The authority underlines that, in many cases, banks should be able to manage heightened risk through risk-reducing measures instead of completely turning away from the customer relationship. This may mean that banks need to accept customers who are less profitable or more resource-intensive, so long as the risk can be managed.

Practical Guidance

FI also plans to provide more practical guidance on how banks should facilitate the process for customers applying for an account. This is important as the legally mandated period of ten banking days for consumers does not begin until the application is complete.

According to FI, this guidance may take several forms: legal positions, general guidelines, and a comprehensive “Questions and Answers” document on the authority’s website. The authority also plans to hold roundtable discussions with industry organizations in the autumn of 2026.

READ ALSO: Ordinary customers affected as banks fight money laundering

FI has initiated a regulatory process requiring payment service providers to submit statistical information about payment accounts. The preliminary assessment is that the regulations could be sent out for consultation in early 2027 and enter into force in the second half of the same year. By then, FI will also publish its clarification of the concept of a payment account with basic functions.

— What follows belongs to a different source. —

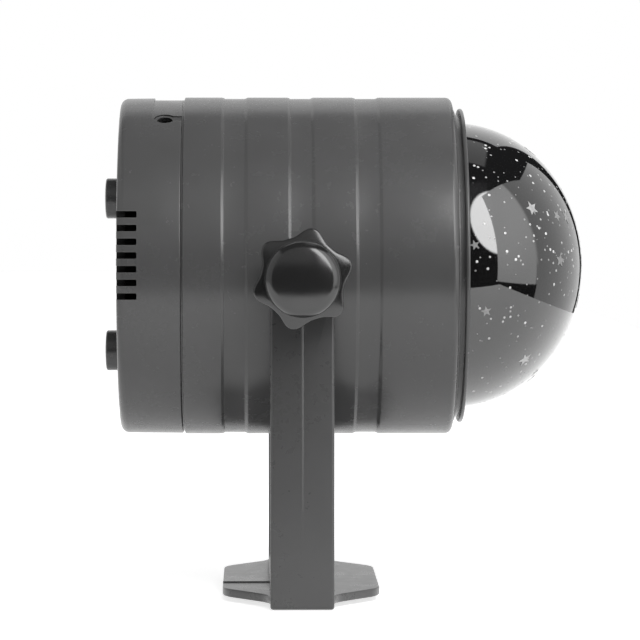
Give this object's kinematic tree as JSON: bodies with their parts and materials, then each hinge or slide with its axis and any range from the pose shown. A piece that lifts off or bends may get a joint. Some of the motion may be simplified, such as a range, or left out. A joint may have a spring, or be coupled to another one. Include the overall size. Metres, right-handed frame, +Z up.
{
  "type": "star night light projector",
  "caption": "Barrel shaped star projector with a turning smoked dome, rear push buttons and side vents, tilting between lobed clamp knobs in a forked stand.",
  "frame": {"origin": "middle of the foot's underside, straight below the tilt axis", "axes": "+X the way the dome points, +Z up, +Y along the tilt axis toward the left knob"},
  "size_m": [0.125, 0.1264, 0.1292],
  "materials": {
    "case_plastic": "satin moulded dark grey",
    "stand_plastic": "satin moulded dark grey",
    "knob_plastic": "soft gloss near black",
    "foam_pad": "matt black foam rubber",
    "friction_rubber": "matt black",
    "smoked_dome": "half mirrored smoked clear plastic with clear stars",
    "clear_plastic": "clear",
    "steel": "zinc plated",
    "black_steel": "black zinc plated",
    "brass": "turned",
    "aluminium": "satin",
    "circuit_board": "green solder mask",
    "white_board": "white solder mask",
    "electronics": "mixed small components",
    "white_plastic": "natural acetal",
    "chassis_plastic": "plain grey moulding",
    "led_yellow": "phosphor yellow",
    "wire_red": "red insulation"
  },
  "bodies": {
    "stand": {"stand": "stand_plastic", "foot_pad": "foam_pad"},
    "head": {"barrel": "case_plastic", "rear_cover": "case_plastic", "cover_screws": "black_steel", "front_bezel": "case_plastic", "pivot_inserts": "brass", "friction_pads": "friction_rubber", "control_board": "circuit_board", "board_components": "electronics", "switch_bases": "electronics", "power_socket": "steel", "board_screws": "steel", "chassis_plate": "chassis_plastic", "chassis_screws": "steel", "motor_can": "steel", "gearbox": "brass", "motor_screws": "steel", "heat_sink": "aluminium", "lamp_board": "white_board", "lamp_leds": "led_yellow", "lamp_lens": "clear_plastic", "lamp_screws": "steel", "wiring": "wire_red"},
    "dome": {"turntable": "case_plastic", "retaining_ring": "chassis_plastic", "star_dome": "smoked_dome"},
    "pinion": {"drive_pinion": "white_plastic", "output_shaft": "steel"},
    "washer_right": {"washer_right": "steel"},
    "knob_right": {"knob_right": "knob_plastic", "stud_right": "steel"},
    "washer_left": {"washer_left": "steel"},
    "knob_left": {"knob_left": "knob_plastic", "stud_left": "steel"},
    "upper_button": {"upper_button": "case_plastic", "upper_plunger": "white_plastic"},
    "lower_button": {"lower_button": "case_plastic", "lower_plunger": "white_plastic"}
  },
  "joints": [
    {"name": "head_tilt", "type": "hinge", "parent": "stand", "child": "head", "pos_m": [0, 0, 0.0829], "axis": [0, 1, 0], "continuous": true},
    {"name": "dome_spin", "type": "hinge", "parent": "head", "child": "dome", "pos_m": [0.0413, 0, 0.0852], "axis": [1, 0, 0], "continuous": true},
    {"name": "pinion_spin", "type": "hinge", "parent": "head", "child": "pinion", "pos_m": [0.0376, 0, 0.0582], "axis": [1, 0, 0], "continuous": true},
    {"name": "knob_right_travel", "type": "slide", "parent": "head", "child": "washer_right", "axis": [0, -1, 0], "range_m": [0, 0.0016]},
    {"name": "knob_right_turn", "type": "hinge", "parent": "washer_right", "child": "knob_right", "pos_m": [0, -0.0515, 0.0829], "axis": [0, -1, 0], "range_deg": [0, 721]},
    {"name": "knob_left_travel", "type": "slide", "parent": "head", "child": "washer_left", "axis": [0, 1, 0], "range_m": [0, 0.0016]},
    {"name": "knob_left_turn", "type": "hinge", "parent": "washer_left", "child": "knob_left", "pos_m": [0, 0.0515, 0.0829], "axis": [0, 1, 0], "range_deg": [0, 721]},
    {"name": "upper_button_press", "type": "slide", "parent": "head", "child": "upper_button", "axis": [1, 0, 0], "range_m": [0, 0.001], "stiffness_N_per_m": 900, "springref_m": -0.0009},
    {"name": "lower_button_press", "type": "slide", "parent": "head", "child": "lower_button", "axis": [1, 0, 0], "range_m": [0, 0.001], "stiffness_N_per_m": 900, "springref_m": -0.0009}
  ],
  "couplings": [
    {"joint": "pinion_spin", "follows": "dome_spin", "ratio": 5.2857},
    {"joint": "knob_right_turn", "follows": "knob_right_travel", "rad_per_m": 7854},
    {"joint": "knob_left_turn", "follows": "knob_left_travel", "rad_per_m": 7854}
  ]
}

A specific issue concerns embassies, consulates, and their staff. FI notes that international conventions oblige Sweden to facilitate the work of diplomatic missions and consulates, but that these rules cannot directly be used to place requirements on private banks.

Despite this, FI considers that banks need to take measures to meet the needs of embassies, consulates, and their staff. Here too, the starting point is that banks must prevent money laundering, but that an elevated risk does not necessarily mean that an account should be denied or closed.